La actitud de los partidos en España frente a la corrupción en las instituciones públicas está ofreciendo algunas de las estampas más vergonzosas de la política. Y la explicación que están dando los partidos sobre la irrupción diaria de este fenómeno, que está carcomiendo las instituciones, está fuera de toda lógica. Nadie parece tener intención alguna de separar la verdad alcanzada a través de los hechos de la verdad que queremos creer a través de la fe. Sólo y exclusivamente esta circunstancia -hay muchas más- ya demostraría que hay ciudadanos dispuestos a seguir votando a un corrupto frente a la evidencia de su corrupción. Como sólo y exclusivamente este hecho -hay muchos más- demostraría también que hay partidos dispuestos a seguir defendiendo a un corrupto frente a la certeza de que lo es.

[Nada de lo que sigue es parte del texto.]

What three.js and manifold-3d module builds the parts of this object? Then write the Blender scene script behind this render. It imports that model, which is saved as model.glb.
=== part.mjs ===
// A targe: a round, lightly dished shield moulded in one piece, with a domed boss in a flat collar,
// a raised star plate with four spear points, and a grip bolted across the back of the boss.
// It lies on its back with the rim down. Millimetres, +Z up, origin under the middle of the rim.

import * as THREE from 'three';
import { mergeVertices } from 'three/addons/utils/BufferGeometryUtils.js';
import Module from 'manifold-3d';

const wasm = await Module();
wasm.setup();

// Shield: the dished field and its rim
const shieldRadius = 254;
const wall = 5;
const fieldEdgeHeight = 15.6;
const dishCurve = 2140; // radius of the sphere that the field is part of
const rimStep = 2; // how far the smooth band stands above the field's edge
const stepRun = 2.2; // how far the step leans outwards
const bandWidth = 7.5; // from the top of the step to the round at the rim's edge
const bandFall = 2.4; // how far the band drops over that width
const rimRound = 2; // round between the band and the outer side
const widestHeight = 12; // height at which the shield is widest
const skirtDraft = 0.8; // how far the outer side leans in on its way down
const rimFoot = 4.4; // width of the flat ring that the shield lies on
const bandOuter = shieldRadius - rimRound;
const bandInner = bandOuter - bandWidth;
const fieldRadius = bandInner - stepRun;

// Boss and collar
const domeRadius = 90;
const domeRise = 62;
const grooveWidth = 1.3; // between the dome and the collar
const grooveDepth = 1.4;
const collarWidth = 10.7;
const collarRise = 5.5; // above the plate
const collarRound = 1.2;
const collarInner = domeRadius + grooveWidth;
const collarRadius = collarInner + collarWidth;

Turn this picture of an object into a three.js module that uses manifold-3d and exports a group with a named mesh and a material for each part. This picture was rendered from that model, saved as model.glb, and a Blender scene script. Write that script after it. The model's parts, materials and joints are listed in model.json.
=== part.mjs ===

Un ejemplo. Para entender el fenómeno de la corrupción en España podríamos plantearnos varias explicaciones. De un lado, que la ambición, el poder y la tentación por el dinero fácil es consustancial al ser humano. De otro, que son casos aislados y que tarde o temprano la sociedad tiene los mecanismos para extraer del canasto sus manzanas podridas. O, finalmente, cuestionar el sistema, admitiendo que los mecanismos establecidos para vigilar la democracia están permitiendo un grado de podredumbre que resulta ya insoportable.

Todas estas alternativas explican el fenómeno, pero el criterio de Occam nos obligaría a escoger la tercera como la más probable. Para las demás, habría que asumir otros parámetros. En el primer caso, cierta desafección de la condición humana. En el segundo y a tenor de lo acontecido, la necesidad de la fe. La fe en unos partidos y unos políticos que no dan muestra alguna de que pretendan solventar el problema. La explicación completa es, por tanto, la más simple: las listas cerradas, el corporativismo de los partidos, el oscurantismo en su financiación, la profesionalización de los políticos, un modelo económico sustentando en el crecimiento desmedido, unos ayuntamientos que llenaron sus arcas con licencias de obras, recalificaciones de suelo y convenios urbanísticos. Y el poder del cartabón sobre un plano, ese vellocino de oro de la sociedad moderna que emergió del sistema.

Llegados a este punto, la navaja de Occam entronca con el principio de Hanlon, un adagio que dice: "Nunca le atribuyas a la maldad lo que puede ser explicado por la estupidez". Y a ello llevan dedicados los partidos políticos en España desde que se destapó el primer mangante en una administración pública. Todas las explicaciones que ofrecen para excusar la maldad en sus filas son siempre estúpidas. Y ya lo dijo Einstein: "Sólo hay dos cosas infinitas, la estupidez humana y el universo. Y no estoy muy seguro acerca de lo último".